> **To be done**
Copy out each line in the material below that has the word "bodies".

::::::

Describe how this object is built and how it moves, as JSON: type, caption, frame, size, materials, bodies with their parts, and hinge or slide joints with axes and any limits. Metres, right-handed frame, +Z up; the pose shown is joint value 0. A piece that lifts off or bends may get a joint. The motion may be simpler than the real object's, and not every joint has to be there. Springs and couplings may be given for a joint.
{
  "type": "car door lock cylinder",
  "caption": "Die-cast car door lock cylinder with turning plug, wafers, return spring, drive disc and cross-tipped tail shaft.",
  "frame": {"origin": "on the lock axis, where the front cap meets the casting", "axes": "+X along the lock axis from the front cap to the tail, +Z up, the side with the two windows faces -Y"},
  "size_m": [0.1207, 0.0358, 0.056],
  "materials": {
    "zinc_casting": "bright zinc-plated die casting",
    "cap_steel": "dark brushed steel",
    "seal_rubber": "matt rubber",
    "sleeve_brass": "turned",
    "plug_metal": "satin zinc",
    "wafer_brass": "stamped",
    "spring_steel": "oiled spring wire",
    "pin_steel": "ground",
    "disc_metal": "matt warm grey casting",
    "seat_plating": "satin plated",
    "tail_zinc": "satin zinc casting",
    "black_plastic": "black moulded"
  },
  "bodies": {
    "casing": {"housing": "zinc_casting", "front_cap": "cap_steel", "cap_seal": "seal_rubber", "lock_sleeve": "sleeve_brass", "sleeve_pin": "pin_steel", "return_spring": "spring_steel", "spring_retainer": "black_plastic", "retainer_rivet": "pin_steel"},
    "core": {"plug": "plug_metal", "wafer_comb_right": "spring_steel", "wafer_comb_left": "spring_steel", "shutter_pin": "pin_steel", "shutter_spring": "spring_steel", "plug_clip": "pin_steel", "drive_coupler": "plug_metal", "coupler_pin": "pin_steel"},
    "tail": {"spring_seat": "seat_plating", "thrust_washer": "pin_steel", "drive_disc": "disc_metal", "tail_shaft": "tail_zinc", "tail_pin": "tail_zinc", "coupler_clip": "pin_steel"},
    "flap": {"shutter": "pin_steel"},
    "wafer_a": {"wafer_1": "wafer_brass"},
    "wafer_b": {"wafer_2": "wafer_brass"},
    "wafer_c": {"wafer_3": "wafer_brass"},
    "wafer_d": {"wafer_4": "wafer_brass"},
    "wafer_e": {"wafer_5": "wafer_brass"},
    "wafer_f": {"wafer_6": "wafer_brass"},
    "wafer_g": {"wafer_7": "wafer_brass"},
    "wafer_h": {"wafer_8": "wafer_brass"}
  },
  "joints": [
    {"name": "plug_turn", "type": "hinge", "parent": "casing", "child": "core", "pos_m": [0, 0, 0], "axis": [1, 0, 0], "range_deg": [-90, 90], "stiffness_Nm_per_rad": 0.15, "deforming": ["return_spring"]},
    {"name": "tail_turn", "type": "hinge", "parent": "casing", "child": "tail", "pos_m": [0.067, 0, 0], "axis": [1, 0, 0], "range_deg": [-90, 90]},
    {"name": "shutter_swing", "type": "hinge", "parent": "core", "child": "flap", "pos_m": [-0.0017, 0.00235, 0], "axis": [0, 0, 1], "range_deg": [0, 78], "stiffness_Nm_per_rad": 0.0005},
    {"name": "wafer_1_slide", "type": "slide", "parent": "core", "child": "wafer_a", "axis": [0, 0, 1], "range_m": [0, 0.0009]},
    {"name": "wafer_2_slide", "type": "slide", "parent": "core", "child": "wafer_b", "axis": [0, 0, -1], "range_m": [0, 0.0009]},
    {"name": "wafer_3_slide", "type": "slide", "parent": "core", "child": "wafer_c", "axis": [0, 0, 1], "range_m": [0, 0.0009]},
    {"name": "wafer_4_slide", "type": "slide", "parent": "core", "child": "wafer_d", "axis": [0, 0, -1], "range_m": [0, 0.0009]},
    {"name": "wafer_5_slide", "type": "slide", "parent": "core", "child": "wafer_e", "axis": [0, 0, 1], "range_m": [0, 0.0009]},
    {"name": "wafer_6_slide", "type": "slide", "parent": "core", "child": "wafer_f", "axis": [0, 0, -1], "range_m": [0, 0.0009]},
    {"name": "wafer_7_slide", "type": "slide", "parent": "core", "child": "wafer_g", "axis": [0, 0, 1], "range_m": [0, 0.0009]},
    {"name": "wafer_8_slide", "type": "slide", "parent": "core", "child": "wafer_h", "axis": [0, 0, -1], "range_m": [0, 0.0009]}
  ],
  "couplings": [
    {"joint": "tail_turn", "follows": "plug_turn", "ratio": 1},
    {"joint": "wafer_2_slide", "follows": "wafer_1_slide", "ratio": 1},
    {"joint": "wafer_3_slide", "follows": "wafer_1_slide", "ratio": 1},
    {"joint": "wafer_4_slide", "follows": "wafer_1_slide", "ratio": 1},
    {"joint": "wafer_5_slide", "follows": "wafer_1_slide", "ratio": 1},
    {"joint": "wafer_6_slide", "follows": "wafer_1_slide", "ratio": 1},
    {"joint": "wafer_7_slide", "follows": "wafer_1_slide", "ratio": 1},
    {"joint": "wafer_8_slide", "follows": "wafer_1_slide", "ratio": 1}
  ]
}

::::::

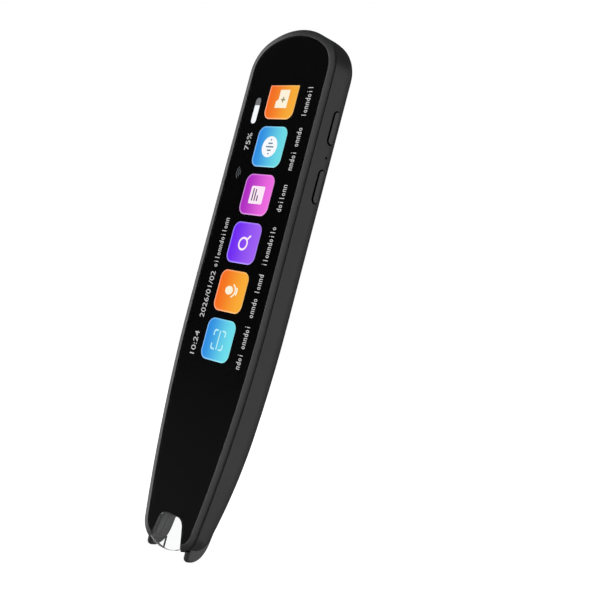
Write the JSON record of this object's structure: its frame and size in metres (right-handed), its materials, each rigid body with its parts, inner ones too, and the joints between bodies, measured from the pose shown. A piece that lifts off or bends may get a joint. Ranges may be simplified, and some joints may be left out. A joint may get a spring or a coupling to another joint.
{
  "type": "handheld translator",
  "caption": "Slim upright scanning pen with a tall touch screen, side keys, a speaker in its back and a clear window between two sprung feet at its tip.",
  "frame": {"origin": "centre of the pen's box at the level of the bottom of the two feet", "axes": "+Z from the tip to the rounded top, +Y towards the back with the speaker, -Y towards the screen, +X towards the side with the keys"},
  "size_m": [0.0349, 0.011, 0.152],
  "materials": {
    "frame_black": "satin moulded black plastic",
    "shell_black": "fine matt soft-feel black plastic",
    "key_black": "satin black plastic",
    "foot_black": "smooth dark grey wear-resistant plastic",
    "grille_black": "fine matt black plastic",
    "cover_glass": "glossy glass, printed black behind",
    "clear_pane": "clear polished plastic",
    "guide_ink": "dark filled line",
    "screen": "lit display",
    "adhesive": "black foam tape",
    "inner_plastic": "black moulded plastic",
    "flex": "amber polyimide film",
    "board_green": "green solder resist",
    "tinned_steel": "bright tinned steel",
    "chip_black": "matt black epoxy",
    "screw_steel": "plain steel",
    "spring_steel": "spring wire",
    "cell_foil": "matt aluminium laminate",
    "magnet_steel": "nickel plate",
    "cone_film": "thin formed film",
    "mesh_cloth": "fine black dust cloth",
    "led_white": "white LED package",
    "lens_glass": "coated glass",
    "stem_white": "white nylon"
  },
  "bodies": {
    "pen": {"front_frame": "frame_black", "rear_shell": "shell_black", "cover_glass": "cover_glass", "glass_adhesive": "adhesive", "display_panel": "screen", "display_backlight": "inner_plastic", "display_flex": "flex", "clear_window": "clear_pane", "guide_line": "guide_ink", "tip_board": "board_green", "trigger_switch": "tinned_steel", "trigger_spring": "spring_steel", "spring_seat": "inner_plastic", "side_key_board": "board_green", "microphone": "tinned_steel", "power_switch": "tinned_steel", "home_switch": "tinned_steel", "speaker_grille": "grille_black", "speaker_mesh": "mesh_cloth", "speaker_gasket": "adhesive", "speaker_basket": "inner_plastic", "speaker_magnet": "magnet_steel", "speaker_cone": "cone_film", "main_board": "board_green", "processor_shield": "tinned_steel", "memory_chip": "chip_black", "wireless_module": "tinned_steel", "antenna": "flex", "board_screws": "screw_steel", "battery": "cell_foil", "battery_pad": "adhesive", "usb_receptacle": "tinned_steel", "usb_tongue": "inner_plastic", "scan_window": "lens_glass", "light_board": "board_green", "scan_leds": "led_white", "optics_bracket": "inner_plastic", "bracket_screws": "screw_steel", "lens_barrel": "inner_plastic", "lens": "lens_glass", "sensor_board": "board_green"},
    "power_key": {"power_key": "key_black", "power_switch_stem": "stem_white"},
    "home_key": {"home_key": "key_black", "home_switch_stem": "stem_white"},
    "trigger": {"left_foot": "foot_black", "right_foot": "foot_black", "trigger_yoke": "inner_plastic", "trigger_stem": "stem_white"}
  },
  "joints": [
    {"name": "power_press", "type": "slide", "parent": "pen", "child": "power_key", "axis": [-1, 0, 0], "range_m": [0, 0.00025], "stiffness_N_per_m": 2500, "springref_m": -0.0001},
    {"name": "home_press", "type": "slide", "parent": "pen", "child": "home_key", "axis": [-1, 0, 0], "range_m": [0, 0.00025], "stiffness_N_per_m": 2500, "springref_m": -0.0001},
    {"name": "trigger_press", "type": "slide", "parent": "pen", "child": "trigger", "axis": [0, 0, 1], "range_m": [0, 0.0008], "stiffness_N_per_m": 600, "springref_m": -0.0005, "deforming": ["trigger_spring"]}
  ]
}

::::::

> **Written answer**
Describe how this object is built and how it moves, as JSON: type, caption, frame, size, materials, bodies with their parts, and hinge or slide joints with axes and any limits. Metres, right-handed frame, +Z up; the pose shown is joint value 0. A piece that lifts off or bends may get a joint. The motion may be simpler than the real object's, and not every joint has to be there. Springs and couplings may be given for a joint.
  "bodies": {
Write the JSON record of this object's structure: its frame and size in metres (right-handed), its materials, each rigid body with its parts, inner ones too, and the joints between bodies, measured from the pose shown. A piece that lifts off or bends may get a joint. Ranges may be simplified, and some joints may be left out. A joint may get a spring or a coupling to another joint.
  "bodies": {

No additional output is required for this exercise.